De
Vicente López Portaña se puede decir que al nacer su destino profesional venía dado por la familia. Su padre, pintor,
le instruyó desde bien pequeño en el manejo de los pinceles, y aunque a los
seis años quedó huérfano, se hizo cargo de él su abuelo Cristóbal que, pintor
también, viendo la afición del muchacho y sus dotes, estimuló muy probablemente
al joven Vicente. Quizás por ello, en 1786, a sus trece años, ya vemos el nombre de López en el Registro de
la Real Academia de Bellas Artes de San Carlos de Valencia, su ciudad natal. A
partir de entonces comienza una carrera de éxitos. Galardones, contratos, el traslado
a Madrid pensionado por la academia valenciana, su ingreso en la madrileña de San
Fernando, donde con Maella, otro valenciano, y pintor de cámara, no deja de
aprender. Es en Madrid donde es nuevamente premiado, regresando a Valencia con
notoria fama. Le llueven los contratos, las iglesias se llenan de sus frescos,
los palacios de sus retratos. En 1802 la familia real visita Valencia. López es
encargado por la ciudad, la Academia y la Universidad de homenajear al rey con
un retrato de familia. Debe gustar a Carlos IV el cuadro, pues al poco recibe
el pintor la alegría de ser nombrado Pintor Honorario de Cámara. Pero la
situación en España es difícil. Carlos IV abdica, su hijo Fernando es retenido
por Napoleón, quién sabe si a la fuerza o por su gusto, en Francia; España es
ocupada, y muchos españoles, algunos de los más linajudos, se manifiestan
favorables al rey José Bonaparte. Mientras, Vicente López sigue pintando en la
Ciudad de Turia, hasta que, terminada la guerra, vuelto a España el Deseado, éste,
de paso por Valencia, lo confirma como Pintor de Cámara. Fernando VII, tan
humildemente entregado al Bonaparte, el dueño de Europa; tan encandilado por su
personalidad, por su carisma; tan sumiso a los deseos del francés, tan manso
ante su poder en el pasado, se torna furiosamente antifrancés ahora. Hipócrita,
al volver espeta a Goya: “Debería
ahorcarte por tus coqueteos con los franceses, pero te perdono. Me harás un
retrato”. Y lo hizo, pero pronto, opuesto al absolutismo más recalcitrante,
se alejaría de la vida pública.
La
llegada de López a Madrid, al que se le perdonan los “coqueteos” con los
franceses en Valencia, donde retrató al mariscal Suchet, supone el relevo de
Maella, su antiguo maestro, al que, a éste sí, el rey no perdona los retratos
hechos en la corte de José Bonaparte. López es encumbrado como pintor del rey.
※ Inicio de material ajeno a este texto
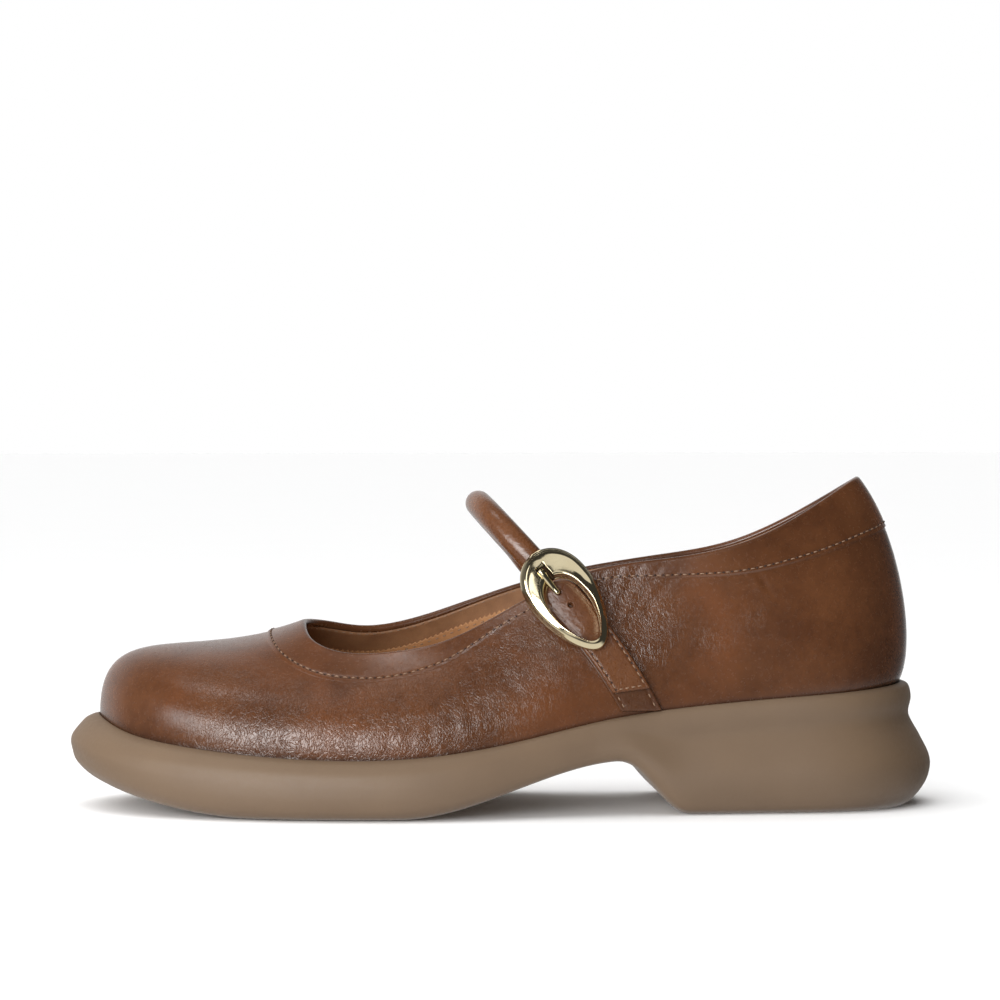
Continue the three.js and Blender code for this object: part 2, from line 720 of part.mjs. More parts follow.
function tabWithHoles() {
  let tab = solid(tabGeometry());
  for (let k = 0; k < HOLE_COUNT; k++) {
    const stop = 1 - (TAB_WIDTH / 2 + k * HOLE_SPACING) / tabLength;
    const place = tabLine.getPointAt(stop);
    const { u, t } = onUpper(place.x, place.y, -1);
    const drill = new THREE.CylinderGeometry(HOLE_DIAMETER / 2, HOLE_DIAMETER / 2, TAB_THICKNESS * 3, 12);
    const turn = new THREE.Quaternion();
    turn.setFromUnitVectors(new THREE.Vector3(0, 1, 0), upperNormal(u, t));
    drill.applyQuaternion(turn);
    const centre = offUpper(u, t, TAB_LIFT + TAB_THICKNESS / 2);
    drill.translate(centre.x, centre.y, centre.z);
    tab = tab.subtract(solid(drill));
  }
  return geometryOf(tab);
}

const leather = { color: 0x74482c, roughness: 0.42, metalness: 0 };
const lining = { color: 0x9a7148, roughness: 0.7, metalness: 0 };
const rubber = { color: 0x87735f, roughness: 0.75, metalness: 0 };
const gold = { color: 0xd9c48e, roughness: 0.16, metalness: 1 };

const PIECES = [
  ['sole', soleGeometry(), rubber],
  ['upper', upperGeometry(), leather],
  ['insole', insoleGeometry(), lining],
  ['strap', strapGeometry(), leather],
  ['strap_anchor', anchorGeometry(), leather],
  ['tab_base', baseGeometry(), leather],
  ['strap_tab', tabWithHoles(), leather],
  ['buckle_frame', frameGeometry(), gold],
  ['buckle_prong', prongGeometry(), gold],
];

const shoe = new THREE.Group();
for (const [name, geometry, finish] of PIECES) {
  const mesh = new THREE.Mesh(geometry, new THREE.MeshStandardMaterial(finish));
  mesh.name = name;
  shoe.add(mesh);
}

// The origin is the middle of the floor under the shoe.
const extent = new THREE.Box3().setFromObject(shoe);
const middle = extent.getCenter(new THREE.Vector3());
shoe.position.set(-middle.x, -middle.y, -extent.min.z);

export default shoe;
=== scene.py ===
"""A left mary jane shoe over its solid model. Toe towards -X, outer side towards -Y, metres."""

import math

import bmesh
import bpy
import numpy as np
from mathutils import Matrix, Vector


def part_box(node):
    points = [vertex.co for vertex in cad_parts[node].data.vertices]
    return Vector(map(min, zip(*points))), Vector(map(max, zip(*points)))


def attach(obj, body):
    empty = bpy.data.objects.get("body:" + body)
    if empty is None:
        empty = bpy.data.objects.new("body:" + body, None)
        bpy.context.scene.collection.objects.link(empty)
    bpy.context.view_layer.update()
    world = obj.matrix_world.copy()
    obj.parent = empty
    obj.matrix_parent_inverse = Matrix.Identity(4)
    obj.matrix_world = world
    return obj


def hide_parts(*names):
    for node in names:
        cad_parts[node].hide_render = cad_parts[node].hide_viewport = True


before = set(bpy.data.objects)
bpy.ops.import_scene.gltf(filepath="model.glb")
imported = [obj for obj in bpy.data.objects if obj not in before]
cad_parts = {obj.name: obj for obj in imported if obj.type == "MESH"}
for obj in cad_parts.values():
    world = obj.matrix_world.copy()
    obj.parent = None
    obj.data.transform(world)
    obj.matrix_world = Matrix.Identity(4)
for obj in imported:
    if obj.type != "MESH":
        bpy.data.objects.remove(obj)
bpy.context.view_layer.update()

MM = 0.001

# Last and upper, in millimetres
LAST_LENGTH = 251
BALL_WIDTH = 88.6
THROAT_HEIGHT = 39.4
BACK_HEIGHT = 63.6
WALL = 1.9
BAND_WIDTH = 13
BAND_STEP = 0.5

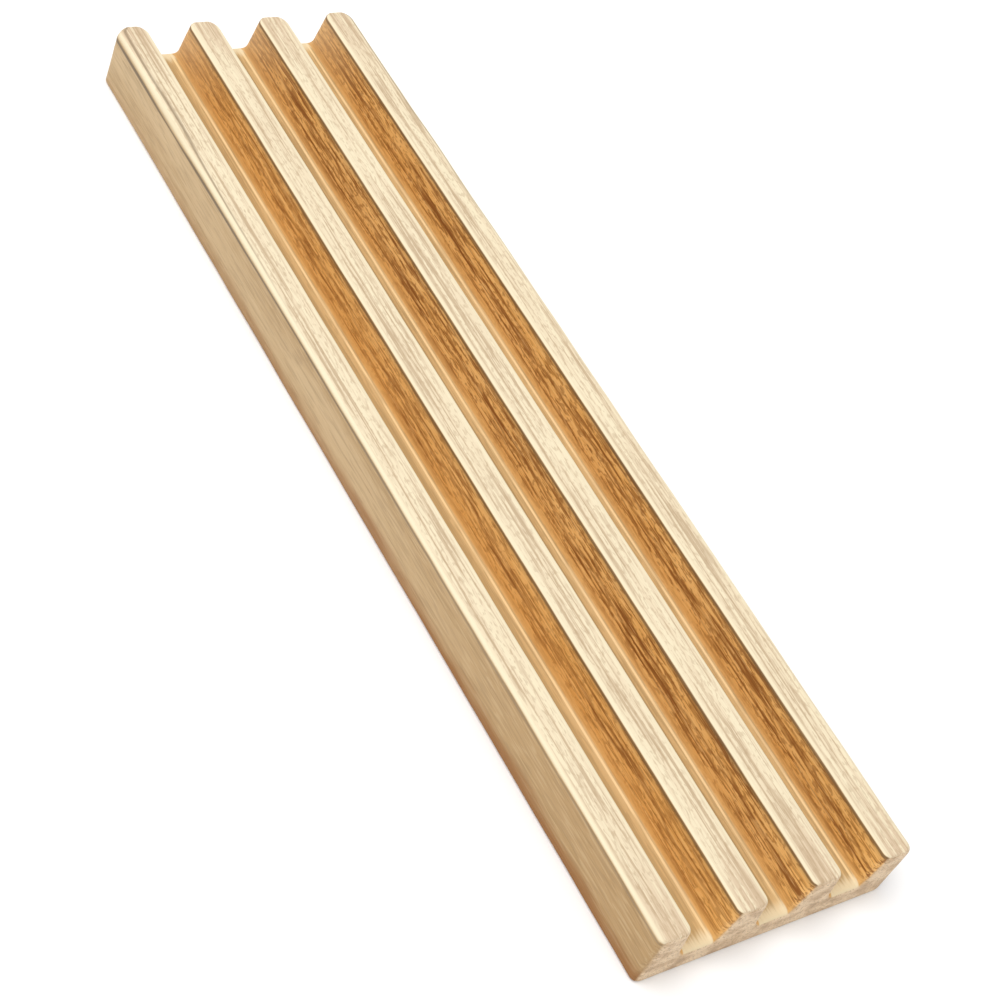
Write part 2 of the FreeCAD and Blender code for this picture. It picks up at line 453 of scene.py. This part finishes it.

Ya no abandonaría el puesto hasta que en tiempos de Isabel II, Madrazo le
sustituya. Famosos serán sus retratos de la reina María Cristina de Borbón, de
Goya, quizás el mejor que del genio aragonés hay, y en sus últimos tiempos el de cuerpo entero de un
general Narváez en su apogeo.
La Última Cena, de Vicente López. Museo de Bellas Artes de Xátiva (Valencia) |
De
los lienzos de su primera época, encargos de carácter religioso muchos de ellos,
el que hoy podemos ver fue destinado al refectorio del Convento de Santa Clara
de Xátiva. Es un enorme cuadro de más de cuatro metros de largo y dos de alto evocación
de la Última Cena de Jesús con los doce apóstoles y la conmemoración de la Pascua
Judía, celebrando el fin de la esclavitud y la liberación de Egipto; y para los
cristianos, institución de la eucaristía.
Así, vemos sobre la mesa el cordero pascual, el pan y el vino, y en
torno a Jesús, sentados once apóstoles, y a Judas, el apóstol traidor, ante la
mesa, de pie con la causa de su traición en su mano izquierda.